婚約者が日本人だそうで、彼女は日本のことが大好き。
日本語がとても上手で気さくな女性だ。
そこそこ長い期間カイロにいた私は、宿に帰ってから眠るまでの間を彼女と話しながら過ごすのが日課になっていた。
(そういえば彼女に休日はあったのだろうか…)
ドミトリーには日々いろいろな客が来るので、他のお客さんも混ざりながらの会話は刺激をもらうことが沢山あり、とても楽しかったことを覚えている。
だからこそドミトリーを去る日はとても悲しかった。
「日本に来たら連絡してね!」
などと言いつつ、他のお客にも見送られ私は旅立った。
ツアーに参加して、そのまま別の街へと移動する予定だったのだ。
夜行列車で朝方カイロには戻ってくるものの、宿に戻ることはないだろう。
そう思っていたのだが…
夜行列車がカイロに到着したのはなんと深夜2時!!
全然朝じゃない!!
当然他の列車も動いておらず、駅からは締め出された。
全財産が詰まったリュックを背負いながら深夜のカイロに立つ恐怖といったら、ATMの比ではない。

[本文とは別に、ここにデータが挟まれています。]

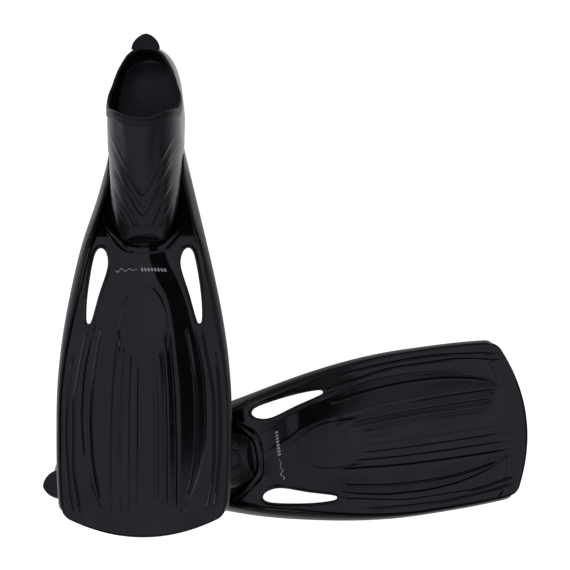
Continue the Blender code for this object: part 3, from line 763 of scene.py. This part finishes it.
V_SLOPE = 2.15
V_ROUNDING = 7.0           # radius at the point of each V


def instep_relief(x, y, z):
    """Height of the nested V shaped steps, in millimetres."""
    x = np.abs(x)
    run = y + V_SLOPE * (np.hypot(x, V_ROUNDING) - V_ROUNDING)
    raised = 1.3 * ridge(run - 195.0, 4.2)
    for low, high in ((197.0, 221.0), (221.0, 246.0), (246.0, 268.0)):
        t = np.clip((run - low) / (high - low), 0.0, 1.0)
        raised += 1.5 * t ** 1.4 * (1.0 - step((t - 0.84) / 0.16))
        raised += 0.7 * ridge(run - 0.5 * (low + high), 3.4)
    high_up = step((z - pocket_floor(y) - 10.0) / 8.0) * (1.0 - 0.75 * step((x - 27.0) / 13.0))
    return raised * high_up * step((y - 112.0) / 16.0) * (1.0 - step((y - 227.0) / 8.0))


def skin_normals(points, faces):
    """The direction square to the skin at each of its points."""
    corners = points[faces]
    across = np.cross(corners[:, 2] - corners[:, 0], corners[:, 3] - corners[:, 1])
    normals = np.zeros(points.shape)
    for k in range(4):
        np.add.at(normals, faces[:, k], across)
    return normals / np.maximum(np.linalg.norm(normals, axis=1, keepdims=True), 1e-9)


MID_HEIGHT = 40.0
normals = skin_normals(outer, outer_faces)
if (normals[:, 2] * (outer[:, 2] - MID_HEIGHT)).sum() < 0.0:
    normals = -normals
outer = outer + normals * instep_relief(*outer.T)[:, None]
faces = outer_faces.tolist() + (inner_faces[:, ::-1] + base).tolist()
faces += bridge(rim, inner_rim + base).tolist() + bridge(slot, inner_slot + base)[:, ::-1].tolist()
faces += [heel_ring[::-1].tolist(), (inner_heel + base).tolist()]
pocket_mesh = mesh_of("foot_pocket", np.vstack((outer, inner)), faces)


# The inner skin is the second material, the lining. It is the same rubber as the outside but
# rougher, and its darker colour is painted shade inside the pocket.
lined = len(outer_faces)
for polygon in pocket_mesh.polygons[lined:lined + len(inner_faces)]:
    polygon.material_index = 1
face_outwards(pocket_mesh, weld=0.00001)
pocket_rubber = satin_rubber("satin_pocket_rubber", "#141416", "#1e1e22", 0.32, 0.7, 0.16)
# The lining's dark colour is painted shade, not a different rubber.
lining_rubber_painted_shade = satin_rubber("lining_with_painted_shade", "#070708", "#0c0c0e", 0.85, 1.5, 0.6)
on_both_fins("foot_pocket", pocket_mesh, "foot_pocket", [pocket_rubber, lining_rubber_painted_shade])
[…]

私はできる限り明るい道を歩き、一縷の望みをかけて宿に戻ることにした。
到着するも、扉には鍵がかかっている。
当然だ。予約もしていないし、スタッフの誰かが起きているかも分からない。
しかし頼るしかない。
ドンドンドン!
ドアを叩いてみたが、内側の人間からしてもこれは怖いだろう。
しかしドアの向こう側から声がした!!
ノラ「だれ?満室です帰ってください!」
私「ノラ!タカだよ中に入れてくれ!」
ノラ「ええ!?」
ドアを開けたノラはお茶を入れてくれて、一部始終を聞いて笑った。
ノラ「バレたら怒られるから、ここで寝てね」
ロビーのソファで朝まで過ごさせてくれたノラがいなければ、私は今も日本に帰れていないかもしれない。
彼女の優しさには心の底から感謝したい。

ある・みる コラム_タカタナカ 2211 ①_③
まとめ
長くなったが、この記事で何を伝えたかったかというと「エジプト人、めっちゃ良い人たち!!」ということだ。
エジプトは観光大国ということで、客引きの悪質さやその治安の悪さがたまに取り沙汰される。しかしそれはごく一部のこと。
そもそも治安自体もアフリカ全体で見れば普通、というよりむしろ良い方に思える。
実際に中心地であるカイロで過ごした私は、こんなにも沢山の人の優しさに触れることになった。
思い返して後悔するのは、優しさに気づくまでの警戒していた時間に、もっと沢山の話ができたのではないかということ。
他から得た情報に惑わされず、自分の心でしっかりその人を見極めることが大切だ。
もちろん身を守るために常に警戒心を持つことは必要。
しかし先入観を捨てた時にこそ、世界の本当の形が見えてくるのかもしれない。